Building a Shortlist and Making the Final Pick
At this stage, you’ve defined your profile, checked security, modelled costs, and tested tools. Now convert your research into a decision.
Rank by Non-Negotiables
Assign a hard “pass/fail” status to security, regulation, and funding reliability. Any platform that fails a non-negotiable is out. This step prevents you from rationalising around shiny features.
Score the Remainder
For the survivors, assign weighted scores to liquidity, fees, order types, derivatives, API, custody, and support. Let your trading style drive the weights. A derivatives day trader might weigh execution and funding rates heavily, while a long-term investor may weigh custody and staking more.
Trade Small, Then Scale
Even after you decide, start with a minimal size. Run your normal routine for a few weeks. Monitor slippage, latency, support responses, and any unexpected fees. If the experience matches expectations, scale up. The best crypto trading platform will prove itself in your day-to-day, not just on paper.
Risk Management on Any Platform
No platform can protect you from poor risk management. Whether you trade spot or derivatives, embed risk into your workflow.
Position Sizing and Stops
Size positions based on volatility and your max loss per trade, not impulse. Place stop-losses where your thesis fails, and consider trailing stops to lock gains while giving trades room to breathe. On derivatives, use reduce-only orders to avoid accidental size increases and enable isolated margin when appropriate to ring-fence risk.
Diversification and Counterparty Risk
Even the best crypto trading platform is still a counterparty.
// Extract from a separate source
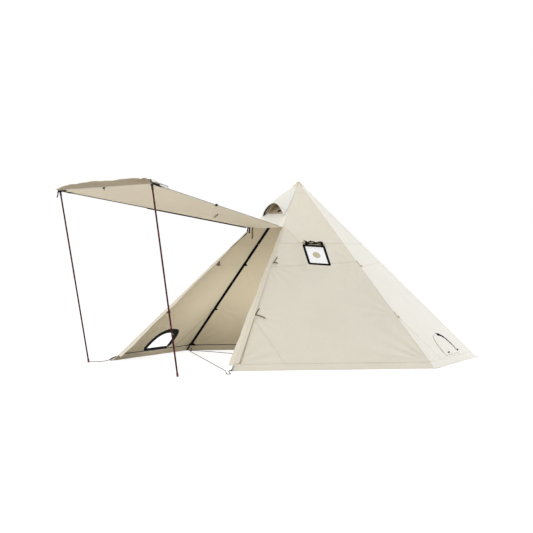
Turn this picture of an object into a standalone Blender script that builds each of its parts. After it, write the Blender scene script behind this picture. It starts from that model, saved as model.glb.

Diversify venue risk by splitting capital across multiple exchanges or moving long-term holdings to self-custody. Keep only the collateral you need on the exchange. Periodically rehearse incident response: where would you move funds if your primary venue paused withdrawals?
Journaling and Analytics
Log every trade’s entry, exit, rationale, and post-mortem. Use P&L dashboards to track win rate, expectancy, and drawdowns. Seeing your real stats curbs overconfidence and highlights where platform features are helping—or hurting—your edge.
The Role of Decentralised Exchanges (DEXs)
While this guide focuses on centralised venues, decentralised exchanges are an essential part of the modern toolkit.
Why DEXs Matter
DEXs enable non-custodial trading, preserving control of keys. They often list new tokens earlier and facilitate on-chain liquidity strategies. With AMM pools and concentrated liquidity, DEXs allow LPs to earn fees, though impermanent loss risks apply. For some assets, the best route to price discovery starts on-chain.
When a DEX Is “Best” for You
If you prioritise self-custody and don’t need fiat on-ramps, a DEX may be your best crypto trading platform from a philosophical and security standpoint. Evaluate slippage, gas costs, router quality, and MEV protections. Hybrid workflows—price discovery on DEX, execution on CEX, custody in a hardware wallet—can deliver the best of all worlds.
Putting It All Together
The hunt for the best crypto trading platform is really an alignment search. Security must align with your risk tolerance. Liquidity and fees must align with your trade frequency. Tools and APIs must align with your strategy. Funding rails and support must align with your operations. When those pieces click into place, the platform fades into the background and you can focus on the only thing that ultimately matters: making good decisions.
Conclusion
There is no universally perfect venue, but there is a perfect fit for your goals and constraints. Start by defining your trading profile, filter ruthlessly for security and regulation, compare liquidity and fees on the pairs you trade, and stress-test order types, APIs, and mobile apps with small size. Consider how staking, derivatives, or DEX integrations support your edge, and treat risk management as the backbone of your process. Follow this framework and you’ll identify the best crypto trading platform for your unique path—one that protects your capital, respects your workflow, and scales with your ambition.
FAQs
Q: What is the single most important factor when choosing the best crypto trading platform?
Security is foundational. Prioritise platforms with robust cold storage, multi-sig, enforced 2FA, withdrawal whitelists, and transparent audits or proof-of-reserves. If custody isn’t sound, nothing else—fees, liquidity, or tools—can compensate.
Q: How do maker and taker fees affect my profitability?
Maker orders add liquidity and often pay lower fees or earn rebates, while taker orders remove liquidity and typically cost more. If you place many taker orders, your net cost rises. Model your actual order mix on each venue to see where your effective fee rate is lowest.
Q: Should beginners use derivatives on their first platform?
Most beginners should start with spot trading to learn market structure and risk management. Derivatives add leverage and liquidation risk. If you later adopt futures or options, choose a platform with clear margin rules, a transparent insurance fund, and tools like reduce-only and isolated margin.
Q: Are decentralised exchanges safer than centralised ones?
DEXs eliminate custodial risk since you control your keys, but they introduce smart contract and MEV risks and rely on network conditions. CEXs provide fiat on-ramps, deep liquidity, and customer support, but require trust. Many traders use a hybrid approach, keeping long-term holdings in self-custody while executing on the venue that offers the best price and tools.
Q: How many platforms should I use?
Two or three is common. Multiple venues help with venue diversification, arbitrage, and accessing unique liquidity or products. Keep operational complexity in check by standardising security practices, rotating API keys, and documenting funding flows. Use your largest platform for core trades and smaller ones for niche assets or alternate liquidity.